# TO DO:
Below is a block of records; repeat each one exactly.

--- START MATERIAL SUPPLIED ---

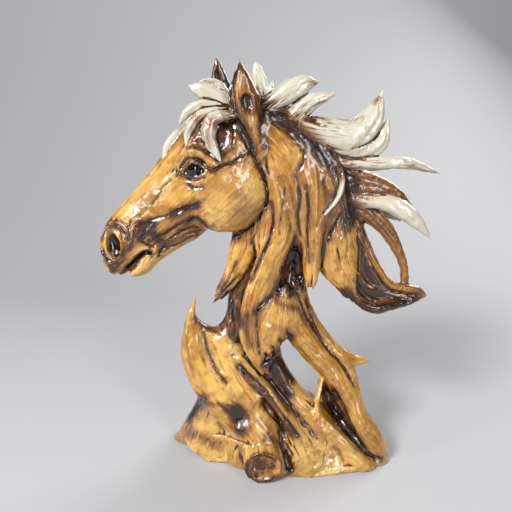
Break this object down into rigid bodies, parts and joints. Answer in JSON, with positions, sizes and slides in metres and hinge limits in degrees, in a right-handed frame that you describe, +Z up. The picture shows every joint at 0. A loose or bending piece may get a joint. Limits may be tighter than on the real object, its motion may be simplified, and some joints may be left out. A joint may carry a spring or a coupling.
{
  "type": "horse head statuette",
  "caption": "Glossy resin statuette of a horse's head and neck growing out of carved driftwood, with a pale flowing mane, on a broad rooted base.",
  "frame": {"origin": "on the flat underside, below the root of the neck", "axes": "+Z up; the horse faces -X; its left side, the side the picture shows, faces -Y"},
  "size_m": [0.3028, 0.109, 0.3833],
  "materials": {
    "resin": "varnished, honey brown with dark stain in the hollows and cream locks"
  },
  "bodies": {
    "root": {"statuette": "resin"}
  },
  "joints": []
}
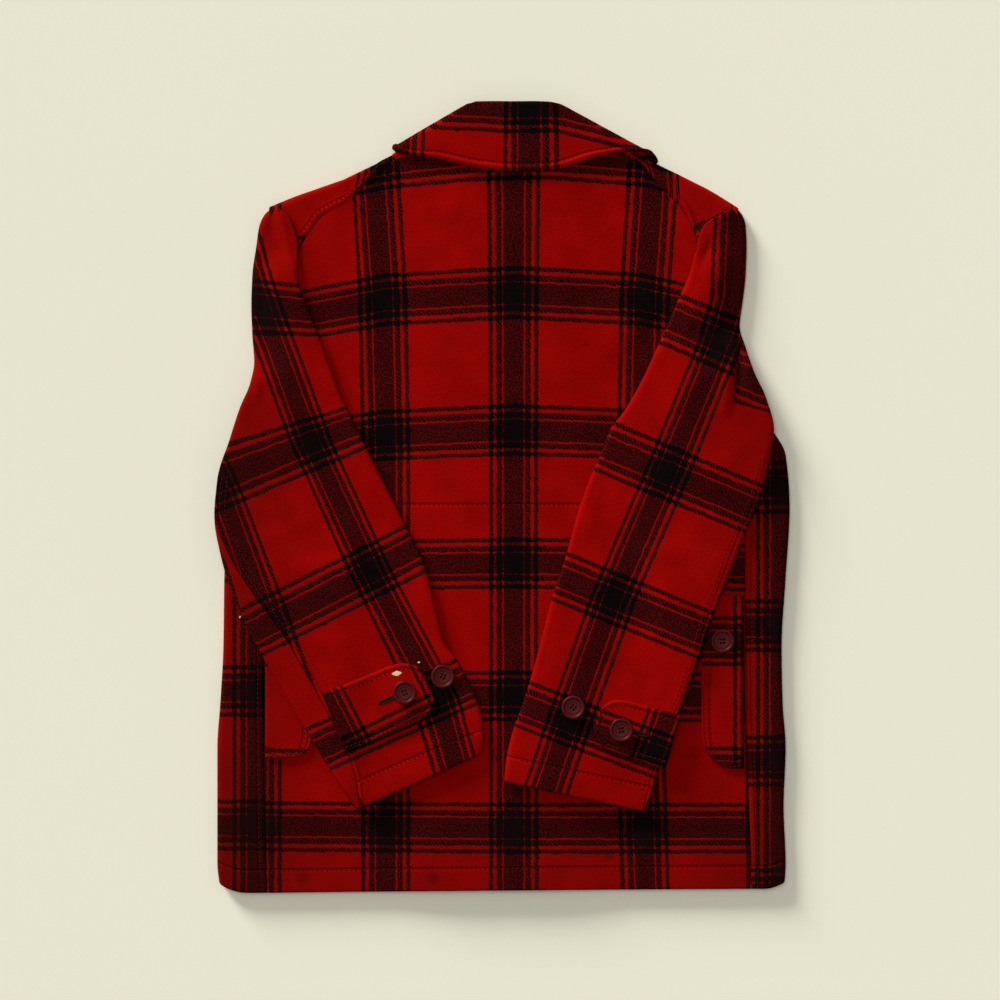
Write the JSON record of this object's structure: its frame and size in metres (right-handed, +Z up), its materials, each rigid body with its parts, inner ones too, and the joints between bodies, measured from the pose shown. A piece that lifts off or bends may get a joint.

--- END MATERIAL SUPPLIED ---

# FINAL ANSWER:
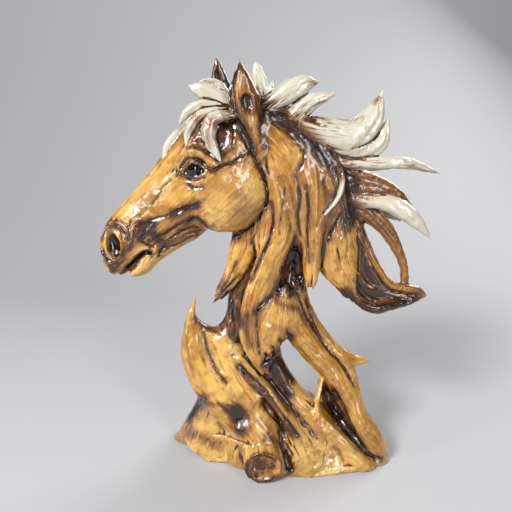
Break this object down into rigid bodies, parts and joints. Answer in JSON, with positions, sizes and slides in metres and hinge limits in degrees, in a right-handed frame that you describe, +Z up. The picture shows every joint at 0. A loose or bending piece may get a joint. Limits may be tighter than on the real object, its motion may be simplified, and some joints may be left out. A joint may carry a spring or a coupling.
{
  "type": "horse head statuette",
  "caption": "Glossy resin statuette of a horse's head and neck growing out of carved driftwood, with a pale flowing mane, on a broad rooted base.",
  "frame": {"origin": "on the flat underside, below the root of the neck", "axes": "+Z up; the horse faces -X; its left side, the side the picture shows, faces -Y"},
  "size_m": [0.3028, 0.109, 0.3833],
  "materials": {
    "resin": "varnished, honey brown with dark stain in the hollows and cream locks"
  },
  "bodies": {
    "root": {"statuette": "resin"}
  },
  "joints": []
}
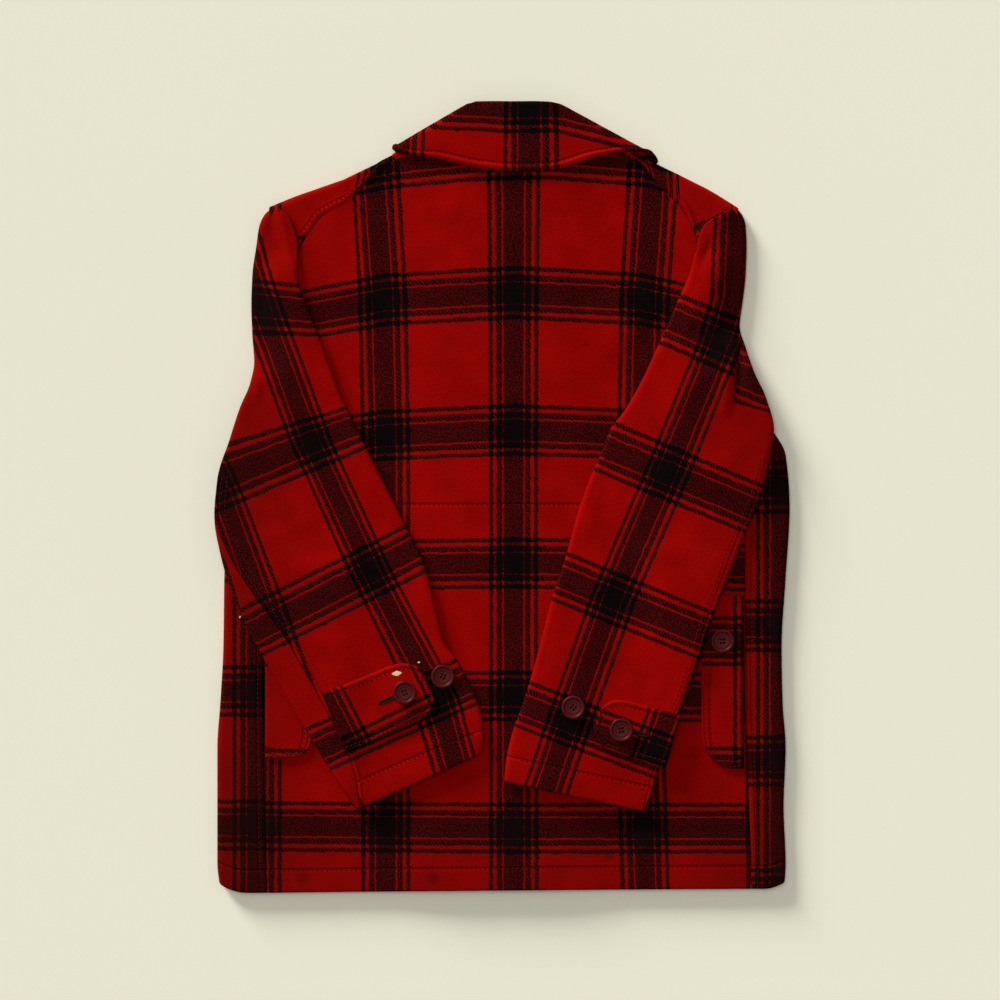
Write the JSON record of this object's structure: its frame and size in metres (right-handed, +Z up), its materials, each rigid body with its parts, inner ones too, and the joints between bodies, measured from the pose shown. A piece that lifts off or bends may get a joint.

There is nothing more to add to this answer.